Do this:
Look through the lines below and extract each one that contains "three".

-------- Data lines --------

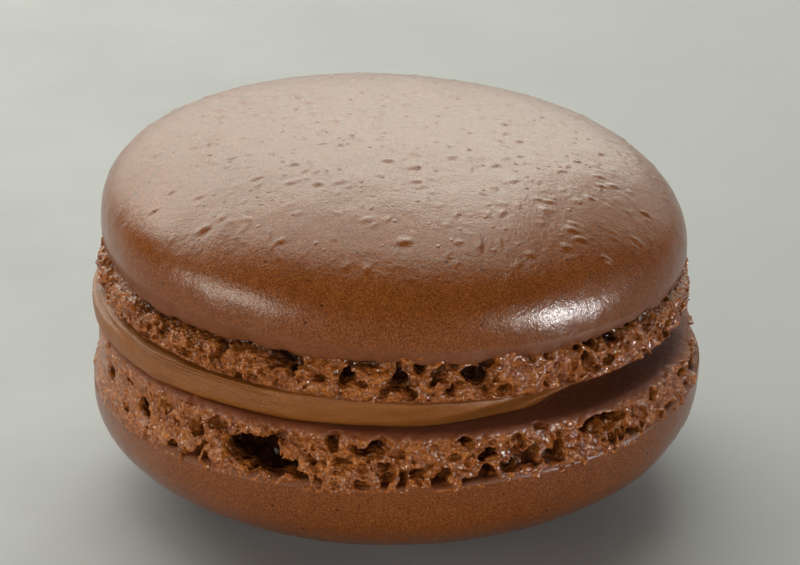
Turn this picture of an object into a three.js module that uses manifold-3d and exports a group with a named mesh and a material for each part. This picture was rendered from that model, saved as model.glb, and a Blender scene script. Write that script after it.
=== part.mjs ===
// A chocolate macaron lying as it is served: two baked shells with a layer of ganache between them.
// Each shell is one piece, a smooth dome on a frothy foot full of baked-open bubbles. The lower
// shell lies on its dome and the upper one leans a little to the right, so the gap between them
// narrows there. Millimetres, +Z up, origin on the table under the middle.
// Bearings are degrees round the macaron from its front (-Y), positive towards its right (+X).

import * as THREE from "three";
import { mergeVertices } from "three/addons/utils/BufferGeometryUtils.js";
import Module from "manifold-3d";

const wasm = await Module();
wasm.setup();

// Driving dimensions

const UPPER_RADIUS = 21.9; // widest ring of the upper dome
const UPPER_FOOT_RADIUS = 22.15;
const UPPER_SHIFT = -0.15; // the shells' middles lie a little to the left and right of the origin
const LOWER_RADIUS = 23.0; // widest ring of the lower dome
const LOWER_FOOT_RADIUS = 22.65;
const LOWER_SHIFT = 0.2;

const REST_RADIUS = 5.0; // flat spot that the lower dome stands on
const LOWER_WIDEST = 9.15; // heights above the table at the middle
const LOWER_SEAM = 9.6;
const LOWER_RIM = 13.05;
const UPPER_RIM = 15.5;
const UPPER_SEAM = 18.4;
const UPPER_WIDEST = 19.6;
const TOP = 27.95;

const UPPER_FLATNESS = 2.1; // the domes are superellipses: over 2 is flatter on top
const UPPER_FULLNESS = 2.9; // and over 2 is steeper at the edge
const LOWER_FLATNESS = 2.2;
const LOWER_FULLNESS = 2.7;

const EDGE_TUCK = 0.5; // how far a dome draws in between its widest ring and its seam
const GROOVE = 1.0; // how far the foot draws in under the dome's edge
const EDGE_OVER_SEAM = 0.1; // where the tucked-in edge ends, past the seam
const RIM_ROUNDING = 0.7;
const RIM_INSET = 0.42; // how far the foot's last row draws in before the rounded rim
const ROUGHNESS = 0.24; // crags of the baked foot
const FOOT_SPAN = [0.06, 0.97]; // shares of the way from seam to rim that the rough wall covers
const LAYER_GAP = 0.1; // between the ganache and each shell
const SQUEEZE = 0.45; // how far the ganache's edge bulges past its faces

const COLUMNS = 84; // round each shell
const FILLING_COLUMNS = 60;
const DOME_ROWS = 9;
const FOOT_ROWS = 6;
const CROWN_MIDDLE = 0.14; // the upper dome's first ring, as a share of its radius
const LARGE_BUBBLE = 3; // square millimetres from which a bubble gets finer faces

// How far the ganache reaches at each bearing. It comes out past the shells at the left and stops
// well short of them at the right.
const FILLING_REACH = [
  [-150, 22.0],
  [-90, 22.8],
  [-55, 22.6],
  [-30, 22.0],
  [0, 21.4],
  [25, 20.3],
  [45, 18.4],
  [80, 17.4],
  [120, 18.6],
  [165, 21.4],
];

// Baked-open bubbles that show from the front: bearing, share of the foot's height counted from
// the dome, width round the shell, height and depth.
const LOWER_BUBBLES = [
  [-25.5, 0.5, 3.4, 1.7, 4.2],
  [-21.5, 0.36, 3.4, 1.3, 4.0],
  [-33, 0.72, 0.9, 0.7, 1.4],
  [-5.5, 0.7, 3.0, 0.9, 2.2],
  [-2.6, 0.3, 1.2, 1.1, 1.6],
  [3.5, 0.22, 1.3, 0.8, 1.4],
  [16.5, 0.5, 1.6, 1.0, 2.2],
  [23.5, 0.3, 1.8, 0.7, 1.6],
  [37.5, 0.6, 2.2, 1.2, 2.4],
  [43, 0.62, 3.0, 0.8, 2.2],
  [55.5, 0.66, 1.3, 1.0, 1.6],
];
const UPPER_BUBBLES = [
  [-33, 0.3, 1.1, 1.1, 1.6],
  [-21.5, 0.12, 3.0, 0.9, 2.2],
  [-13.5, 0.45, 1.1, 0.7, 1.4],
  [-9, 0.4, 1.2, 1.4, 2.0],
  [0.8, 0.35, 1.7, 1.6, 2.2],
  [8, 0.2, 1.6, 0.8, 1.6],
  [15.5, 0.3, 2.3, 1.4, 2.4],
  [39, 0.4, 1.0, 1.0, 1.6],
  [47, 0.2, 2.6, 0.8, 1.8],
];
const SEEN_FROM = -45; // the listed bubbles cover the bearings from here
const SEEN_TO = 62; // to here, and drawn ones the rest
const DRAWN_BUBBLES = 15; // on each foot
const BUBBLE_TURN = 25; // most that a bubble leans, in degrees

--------

Written solution:
Turn this picture of an object into a three.js module that uses manifold-3d and exports a group with a named mesh and a material for each part. This picture was rendered from that model, saved as model.glb, and a Blender scene script. Write that script after it.
import * as THREE from "three";
import { mergeVertices } from "three/addons/utils/BufferGeometryUtils.js";